Quatrième de couverture

Noé Álvarez est américain, fils d’immigrés mexicains, et n’a pour horizon que les rues d’un quartier pauvre de Selah, Washington. Sa seule échappatoire à cet univers morose :  la course à pied. Quand il entend parler d’un ultra-marathon à travers les États-Unis pour la paix et la dignité des communautés amérindiennes, il n’hésite pas une seconde, quitte l’université et s’embarque pour la course la plus longue de sa vie.

Mon avis

« Nous sommes unis et divisés par notre condition. »

Ses parents sont pauvres mais ils sont venus s’installer près de Washington, espérant une autre vie et surtout souhaitant offrir autre chose à leurs enfants. C’est donc là qu’est né Noé. Mais il est difficile d’échapper à ses racines et il se retrouve comme son père et sa mère à travailler pour gagner peu. Le boulot les éteint, les efface…. Alors pour évacuer la colère, Noé court. Une façon pour lui de « déloger les problèmes, de trouver la paix. »

Mais ça ne suffit pas et il réalise vite, jeune adolescent, que ce sera soit les champs (comme sa famille), soit la faculté pour essayer de s’en sortir. Il choisit les études malgré les difficultés (heureusement il y a des bourses pour aider les plus démunis). Il sera celui qui inverse la tendance familiale, il apprendra, il réussira ! Il est partagé entre abandonner pour un temps les siens et partir mais il se dit qu’il va s’en sortir et reviendra avec de l’argent pour les aider.

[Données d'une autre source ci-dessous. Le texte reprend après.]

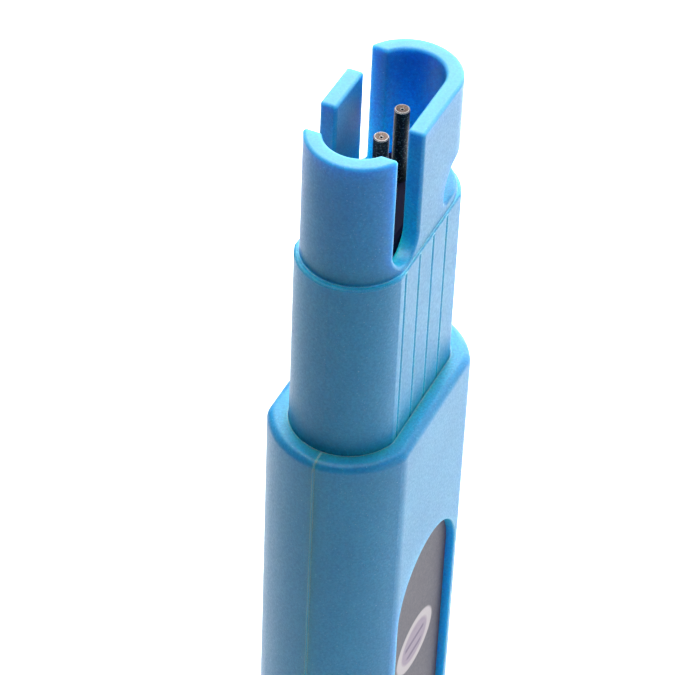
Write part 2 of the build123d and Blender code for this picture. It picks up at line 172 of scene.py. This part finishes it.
def edge_mask(tree, radius, low, high):
    """White along convex and concave edges, from how far a bevelled normal leaves the true one."""
    bevel = tree.nodes.new("ShaderNodeBevel")
    bevel.samples = MASK_SAMPLES
    bevel.inputs["Radius"].default_value = radius
    geometry = tree.nodes.new("ShaderNodeNewGeometry")
    dot = tree.nodes.new("ShaderNodeVectorMath")
    dot.operation = "DOT_PRODUCT"
    tree.links.new(bevel.outputs["Normal"], dot.inputs[0])
    tree.links.new(geometry.outputs["Normal"], dot.inputs[1])
    return remap(tree, dot.outputs["Value"], 1.0 - low, 1.0 - high)


def occlusion(tree, distance, low, high):
    """White in hollows and tight corners, where less of the open air is seen within the distance."""
    node = tree.nodes.new("ShaderNodeAmbientOcclusion")
    node.samples = MASK_SAMPLES
    node.inputs["Distance"].default_value = distance
    return remap(tree, node.outputs["AO"], low, high)


# ---------------------------------------------------------------- materials
def blue_plastic():
    """Light blue moulded plastic, slightly translucent, with a spark-eroded grain, paler edges that are
    partly wear and partly painted highlight, a parting line painted as a highlight, a top face painted
    paler as painted light, and a painted glow in its hollows.
    """
    material, tree, shader = new_material("blue_plastic")
    place = millimetres(tree)
    grain = noise(tree, place, scale=4.2, detail=4.0, roughness=0.7)
    speck = remap(tree, noise(tree, place, scale=7.0, detail=1.0), low=0.70, high=0.76)
    blotch = noise(tree, place, scale=0.16, detail=3.0)
    # Edges are painted paler, partly real wear and partly a painted highlight where rims and edges catch
    # the light.
    pale_edges = edge_mask(tree, radius=0.30 * MM, low=0.01, high=0.14)
    split = tree.nodes.new("ShaderNodeSeparateXYZ")
    tree.links.new(place, split.inputs[0])
    height = split.outputs["Z"]
    # The parting line of the shells, at Y = 0, is painted as a thin light line, a painted highlight
    # standing in for light caught on its ridge; it fades out towards the rim of the body.
    off_seam = math_node(tree, "ABSOLUTE", split.outputs["Y"])
    on_shell = remap(tree, height, low=shell_top - 0.2, high=shell_top - 1.2)
    seam_highlight = math_node(tree, "MULTIPLY", remap(tree, off_seam, low=0.10, high=0.03), on_shell)
    # Painted glow: hollows and tight corners are painted a brighter, more saturated blue, standing in for
    # light that bounces inside the translucent plastic; most inside the nose.
    in_nose = remap(tree, height, low=nose_top - 12.6, high=nose_top - 11.0, to_low=0.60, to_high=1.0)
    painted_glow_mask = occlusion(tree, distance=6.0 * MM, low=0.74, high=0.40)
    painted_glow = math_node(tree, "MULTIPLY", painted_glow_mask, in_nose)
    # The top face of the nose is painted a little paler, as painted light falling from above.
    painted_top_light = remap(tree, height, low=nose_top - 0.35, high=nose_top - 0.05, to_low=0.0, to_high=0.14)
    open_base = mix_colour(tree, remap(tree, blotch, low=0.3, high=0.7), BLUE_DEEP, BLUE_BASE)
    base = mix_colour(tree, painted_glow, open_base, BLUE_PAINTED_GLOW)
    shade = remap(tree, grain, low=0.38, high=0.62, to_low=0.0, to_high=0.42)
    grained = mix_colour(tree, shade, base, BLUE_SHADE)
    flecked = mix_colour(tree, math_node(tree, "MULTIPLY", speck, 0.30), grained, BLUE_PALE)
    # Paler paint on the edges (wear and painted highlight) and on the top face (painted light from above).
    wear_and_painted_highlight = math_node(tree, "ADD", math_node(tree, "MULTIPLY", pale_edges, 0.75), painted_top_light, clamp=True)
    worn_and_highlit = mix_colour(tree, wear_and_painted_highlight, flecked, BLUE_PALE)
    seam_highlighted = mix_colour(tree, math_node(tree, "MULTIPLY", seam_highlight, 0.90), worn_and_highlit, BLUE_SEAM_HIGHLIGHT)
    tree.links.new(seam_highlighted, shader.inputs["Base Color"])
    gloss = remap(tree, grain, low=0.3, high=0.7, to_low=0.36, to_high=0.50)
    tree.links.new(gloss, shader.inputs["Roughness"])
    shader.inputs["IOR"].default_value = 1.45
    shader.inputs["Specular IOR Level"].default_value = 0.36
    shader.inputs["Subsurface Weight"].default_value = 0.85
    shader.inputs["Subsurface Radius"].default_value = (0.10, 0.55, 1.0)
    shader.inputs["Subsurface Scale"].default_value = 4.0 * MM
    bump(tree, shader, grain, distance=0.022 * MM, strength=0.6)
    return material


def dark_plastic():
    """Matt blue-black moulded plastic."""
    material, tree, shader = new_material("black_plastic")
    place = millimetres(tree)
    grain = noise(tree, place, scale=6.0, detail=3.0)
    tone = mix_colour(tree, remap(tree, grain, low=0.3, high=0.7), BLACK_DEEP, BLACK_PALE)
    tree.links.new(tone, shader.inputs["Base Color"])
    gloss = remap(tree, grain, low=0.3, high=0.7, to_low=0.6, to_high=0.8)
    tree.links.new(gloss, shader.inputs["Roughness"])
    shader.inputs["Specular IOR Level"].default_value = 0.1
    bump(tree, shader, grain, distance=0.01 * MM, strength=0.4)
    return material


def oxide_steel():
    """Black-oxide steel of the push pins: pitted, with bare flecks, a brown dished tip and a bare rim."""
    material, tree, shader = new_material("black_steel")
    place = millimetres(tree)
    pits = noise(tree, place, scale=5.0, detail=5.0, roughness=0.75)
    fleck = remap(tree, noise(tree, place, scale=6.5, detail=2.0), low=0.56, high=0.66)
    pale_edges = edge_mask(tree, radius=0.10 * MM, low=0.004, high=0.05)
    split = tree.nodes.new("ShaderNodeSeparateXYZ")
    tree.links.new(place, split.inputs[0])
    tip = remap(tree, split.outputs["Z"], low=pin_top - 0.16, high=pin_top - 0.06)
    coat = mix_colour(tree, remap(tree, pits, low=0.3, high=0.7), OXIDE_DEEP, OXIDE_PALE)
    flecked = mix_colour(tree, math_node(tree, "MULTIPLY", fleck, 0.50), coat, OXIDE_FLECK)
    face = mix_colour(tree, remap(tree, pits, low=0.35, high=0.65), TIP_DEEP, TIP_PALE)
    ended = mix_colour(tree, tip, flecked, face)
    bare = mix_colour(tree, math_node(tree, "MULTIPLY", pale_edges, tip), ended, BARE_STEEL)
    tree.links.new(bare, shader.inputs["Base Color"])
    shader.inputs["Metallic"].default_value = 0.55
    gloss = remap(tree, pits, low=0.3, high=0.7, to_low=0.38, to_high=0.62)
    tree.links.new(gloss, shader.inputs["Roughness"])
    bump(tree, shader, pits, distance=0.05 * MM, strength=0.8)
    return material


def plated_steel(name, tone, stretch):
    """Zinc-plated or drawn steel with fine turning or drawing marks."""
    material, tree, shader = new_material(name)
    marks = noise(tree, millimetres(tree, stretch), scale=6.0, detail=3.0)
    cloud = noise(tree, millimetres(tree), scale=0.8, detail=2.0)
    darker = tuple(channel * 0.72 for channel in tone)
    clouded = mix_colour(tree, remap(tree, cloud, low=0.35, high=0.65), darker, tone)
    tree.links.new(clouded, shader.inputs["Base Color"])
    shader.inputs["Metallic"].default_value = 1.0
    gloss = remap(tree, marks, low=0.3, high=0.7, to_low=0.22, to_high=0.42)
    tree.links.new(gloss, shader.inputs["Roughness"])
    bump(tree, shader, marks, distance=0.008 * MM, strength=0.5)
    return material


def rubber():
    """Dull black rubber."""
    material, tree, shader = new_material("buffer_rubber")
    grain = noise(tree, millimetres(tree), scale=4.0, detail=4.0)
    tree.links.new(mix_colour(tree, grain, RUBBER_DEEP, RUBBER_PALE), shader.inputs["Base Color"])
    gloss = remap(tree, grain, low=0.3, high=0.7, to_low=0.7, to_high=0.9)
    tree.links.new(gloss, shader.inputs["Roughness"])
    bump(tree, shader, grain, distance=0.02 * MM, strength=0.5)
    return material


def label_print():
    """Purple-grey label with a pale filled oval ring and two plain bars, and no lettering."""
    material, tree, shader = new_material("grey_label")
    place = millimetres(tree)
    split = tree.nodes.new("ShaderNodeSeparateXYZ")
    tree.links.new(place, split.inputs[0])
    up = math_node(tree, "SUBTRACT", split.outputs["Z"], label_top - RING_DROP)
    across = math_node(tree, "DIVIDE", split.outputs["X"], RING_HALF_WIDTH)
    along = math_node(tree, "DIVIDE", up, RING_HALF_HEIGHT)
    across_squared = math_node(tree, "MULTIPLY", across, across)
    along_squared = math_node(tree, "MULTIPLY", along, along)
    # The radius is 1 on the outer edge of the oval ring.
    radius = math_node(tree, "SQRT", math_node(tree, "ADD", across_squared, along_squared))
    inside = remap(tree, radius, low=1.0, high=0.93)
    core = remap(tree, radius, low=0.74, high=0.64)
    in_core = remap(tree, radius, low=0.56, high=0.48)
    wave = math_node(tree, "SINE", math_node(tree, "MULTIPLY", up, math.tau / BAR_PITCH))
    bars = math_node(tree, "MULTIPLY", remap(tree, wave, low=0.35, high=0.75), in_core)
    mottle = noise(tree, place, scale=1.3, detail=4.0)
    fine = noise(tree, place, scale=6.0, detail=3.0, roughness=0.7)
    mottled = mix_colour(tree, remap(tree, mottle, low=0.3, high=0.7), LABEL_DEEP, LABEL_PALE)
    speckle = remap(tree, fine, low=0.35, high=0.65, to_low=0.0, to_high=0.30)
    ground = mix_colour(tree, speckle, mottled, LABEL_SPECK)
    ringed = mix_colour(tree, math_node(tree, "MULTIPLY", inside, 0.80), ground, RING_PALE)
    filled = mix_colour(tree, math_node(tree, "MULTIPLY", core, 0.70), ringed, RING_FILL)
    printed = mix_colour(tree, math_node(tree, "MULTIPLY", bars, 0.75), filled, BAR_DARK)
    tree.links.new(printed, shader.inputs["Base Color"])
    gloss = remap(tree, fine, low=0.3, high=0.7, to_low=0.48, to_high=0.62)
    tree.links.new(gloss, shader.inputs["Roughness"])
    shader.inputs["Specular IOR Level"].default_value = 0.30
    bump(tree, shader, fine, distance=0.012 * MM, strength=0.5)
    return material


finishes = {
    "blue_plastic": blue_plastic(),
    "black_plastic": dark_plastic(),
    "black_steel": oxide_steel(),
    "bright_steel": plated_steel("bright_steel", PLATED, stretch=(1.0, 1.0, 6.0)),
    "spring_steel": plated_steel("spring_steel", SPRING_WIRE, stretch=(1.0, 1.0, 1.0)),
    "buffer_rubber": rubber(),
    "grey_label": label_print(),
}
for row in frame["record"]["subparts"]:
    part = frame["nodes"][row["node"]]
    part.data.materials.clear()
    part.data.materials.append(finishes[row["material_slot"]])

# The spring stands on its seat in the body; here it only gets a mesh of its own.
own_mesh(frame["nodes"]["return_spring"])


# ---------------------------------------------------------------- studio
def emitter(name, place, target, size_x, size_y, watts):
    """A white rectangular softbox at place, turned to target."""
    light = bpy.data.lights.new(name, "AREA")
    light.shape = "RECTANGLE"
    light.size = size_x
    light.size_y = size_y
    light.energy = watts
    holder = bpy.data.objects.new(name, light)
    holder.location = place
    holder.rotation_mode = "QUATERNION"
    holder.rotation_quaternion = (Vector(target) - Vector(place)).to_track_quat("-Z", "Y")
    bpy.context.collection.objects.link(holder)


def floor():
    """A plain pale floor, far larger than the view."""
    half = 4.0
    corners = [(-half, -half, 0), (half, -half, 0), (half, half, 0), (-half, half, 0)]
    mesh = bpy.data.meshes.new("studio_floor")
    mesh.from_pydata(corners, [], [(0, 1, 2, 3)])
    plane = bpy.data.objects.new("studio_floor", mesh)
    plane.location.z = cad_low.z
    bpy.context.collection.objects.link(plane)
    material, tree, shader = new_material("pale_floor")
    shader.inputs["Base Color"].default_value = (*FLOOR_PALE, 1.0)
    shader.inputs["Roughness"].default_value = 0.85
    mesh.materials.append(material)


def studio():
    """Soft light, brightest on the floor behind the tool, so that the near narrow end stays darker."""
    middle = (0.0, 0.0, cad_high.z * 0.7)
    top = (0.0, 0.0, cad_high.z)
    emitter("floor_softbox", (0.60, -0.05, 0.30), (0.60, -0.05, 0.0), size_x=0.60, size_y=0.80, watts=15.0)
    emitter("back_softbox", (0.78, 0.34, 0.92), middle, size_x=0.9, size_y=0.9, watts=12.0)
    emitter("top_lamp", (0.03, 0.03, 0.46), top, size_x=0.20, size_y=0.20, watts=1.6)
    emitter("right_softbox", (-0.06, -0.92, 0.36), middle, size_x=0.6, size_y=0.5, watts=2.5)
    emitter("left_softbox", (0.05, 0.95, 0.40), middle, size_x=0.5, size_y=0.5, watts=0.6)
    world = bpy.data.worlds.new("studio_air")
    world.use_nodes = True
    background = world.node_tree.nodes["Background"]
    background.inputs["Color"].default_value = (1.0, 1.0, 1.0, 1.0)
    background.inputs["Strength"].default_value = 0.02
    bpy.context.scene.world = world
    bpy.context.scene.view_settings.view_transform = "Standard"
    bpy.context.scene.view_settings.look = "None"


def camera():
    """Looks down on the near narrow end of the nose, with a long lens."""
    azimuth, elevation, roll = math.radians(-66.57), math.radians(41.86), math.radians(2.46)
    distance, shift_right, shift_up = 276.6 * MM, -3.17 * MM, -20.22 * MM
    flat = math.cos(elevation)
    back = Vector((math.sin(azimuth) * flat, -math.cos(azimuth) * flat, math.sin(elevation)))
    right = (-back).cross(Vector((0, 0, 1))).normalized()
    up = right.cross(-back)
    place = Vector((0, 0, cad_high.z)) + back * distance + right * shift_right + up * shift_up
    tilted_right = right * math.cos(roll) + up * math.sin(roll)
    tilted_up = up * math.cos(roll) - right * math.sin(roll)
    data = bpy.data.cameras.new("view_camera")
    data.sensor_width = 36.0
    data.lens = 173.42
    data.clip_start = 0.01
    data.clip_end = 20.0
    viewer = bpy.data.objects.new("view_camera", data)
    turn = Matrix((tilted_right, tilted_up, back)).transposed().to_4x4()
    viewer.matrix_world = Matrix.Translation(place) @ turn
    bpy.context.collection.objects.link(viewer)
    bpy.context.scene.camera = viewer


floor()
studio()
camera()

En Août 2003, une fois à l’université, c’est un fossé qui s’installe entre lui et les étudiant-e-s. Il ne se sent pas à l’aise, pas à sa place, il ne sait pas quelle attitude adopter, il n’a pas les codes pour évoluer dans ce genre de lieu. Ne rien dire, faire comme si, tenir, donner le change…

En Avril 2004, il découvre qu’une course de 10000km pendant six mois, les Peace and Dignity Journeys : PDJ se tient tous les quatre ans et qu’il va y avoir un nouveau départ prochainement. Le but est de rallier le Canada au Panama, les sportifs et sportives sont des indigènes qui rencontreront les communautés amérindiennes sur le chemin afin de partager autour de la paix et de la dignité. Tous ne courent pas en même temps, certains suivent en camion et les étapes sont définies à l’avance. Alors il s’engage.

« Je veux honorer le voyage de mes parents qui les a conduits aux Etats-Unis en embarquant dans ma propre aventure, en courant selon mes propres convictions. C’est là-bas que je dois être. »

Dans ce livre, Noé raconte la course (ils tiennent un bâton en main et quelques-uns s’en servent pour frapper), les rencontres (parfois teintés de beaucoup d’animosité), les obstacles, mais surtout son cheminement intérieur. Plus il court, plus il se rapproche de la ville natale de son père, plus il se « connecte » à la terre, à la Terre devrais-je écrire. On sent que son rapport à la nature évolue.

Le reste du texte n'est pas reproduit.